→ Aim of the exercise
Every line of the data must be copied exactly.

# Start of Dataset excerpt

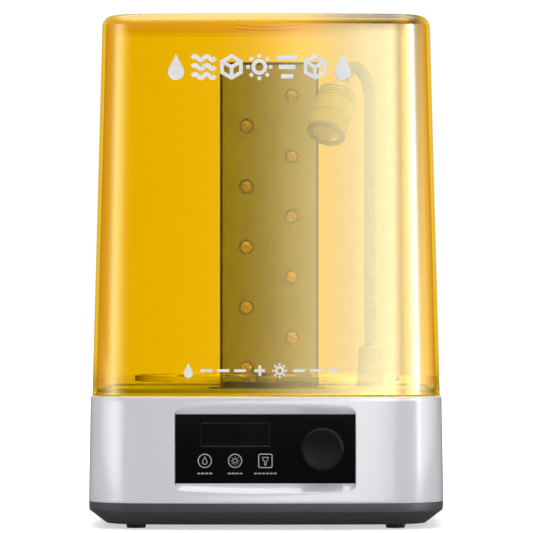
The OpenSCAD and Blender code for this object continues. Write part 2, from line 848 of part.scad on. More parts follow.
module column_channel() {
    half = column_w / 2;
    color("#26272a") difference() {
        union() {
            difference() {
                block([-half, column_front_y, column_low], [half, column_back_y, column_top]);
                block([-half + column_wall, column_front_y - through, column_low + column_wall],
                      [half - column_wall, column_back_y - column_wall, column_top - column_wall]);
            }
            for (sx = [-1, 1]) translate([sx * column_bolt_x, column_bolt_y, 0]) disc(4, column_low, 98.5);
        }
        for (sx = [-1, 1]) translate([sx * column_bolt_x, column_bolt_y, 0])
            disc(screw_bore_r, column_low - through, 97.5);
        translate([0, column_bolt_y, 0]) disc(4, column_low - through, column_low + 3);
    }
}

module column_front() {
    half = column_w / 2 - column_wall - 0.1;
    color("#6b6c6e") difference() {
        block([-half, column_front_y + 0.6, column_low + column_wall + 0.1],
              [half, column_front_y + 2.4, column_top - column_wall - 0.1]);
        for (p = led_places) rod_y(p[0], p[1], led_hole_r, column_front_y - through, column_front_y + 3);
    }
}

module led_board() {
    color("#e9e9e6") block([-28, led_board_y, 99.5], [28, led_board_y + led_board_t, 315]);
}

module led_emitters() {
    color("#e8a23c") for (p = led_places)
        block([p[0] - 2.6, led_board_y - 1.4, p[1] - 2.6], [p[0] + 2.6, led_board_y - snug, p[1] + 2.6]);
}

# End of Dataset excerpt

→ Complete answer
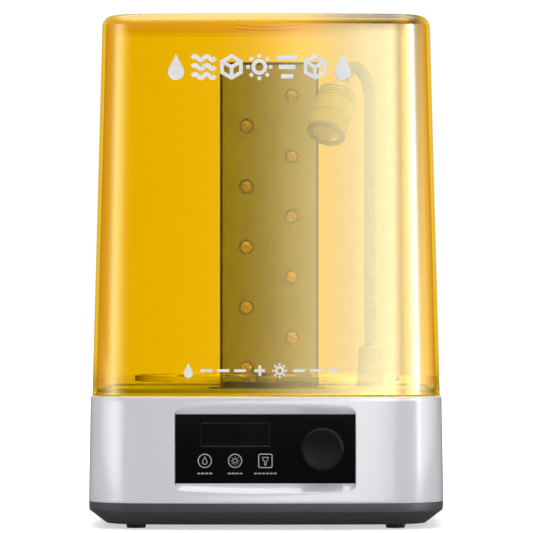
The OpenSCAD and Blender code for this object continues. Write part 2, from line 848 of part.scad on. More parts follow.
module column_channel() {
    half = column_w / 2;
    color("#26272a") difference() {
        union() {
            difference() {
                block([-half, column_front_y, column_low], [half, column_back_y, column_top]);
                block([-half + column_wall, column_front_y - through, column_low + column_wall],
                      [half - column_wall, column_back_y - column_wall, column_top - column_wall]);
            }
            for (sx = [-1, 1]) translate([sx * column_bolt_x, column_bolt_y, 0]) disc(4, column_low, 98.5);
        }
        for (sx = [-1, 1]) translate([sx * column_bolt_x, column_bolt_y, 0])
            disc(screw_bore_r, column_low - through, 97.5);
        translate([0, column_bolt_y, 0]) disc(4, column_low - through, column_low + 3);
    }
}

module column_front() {
    half = column_w / 2 - column_wall - 0.1;
    color("#6b6c6e") difference() {
        block([-half, column_front_y + 0.6, column_low + column_wall + 0.1],
              [half, column_front_y + 2.4, column_top - column_wall - 0.1]);
        for (p = led_places) rod_y(p[0], p[1], led_hole_r, column_front_y - through, column_front_y + 3);
    }
}

module led_board() {
    color("#e9e9e6") block([-28, led_board_y, 99.5], [28, led_board_y + led_board_t, 315]);
}

module led_emitters() {
    color("#e8a23c") for (p = led_places)
        block([p[0] - 2.6, led_board_y - 1.4, p[1] - 2.6], [p[0] + 2.6, led_board_y - snug, p[1] + 2.6]);
}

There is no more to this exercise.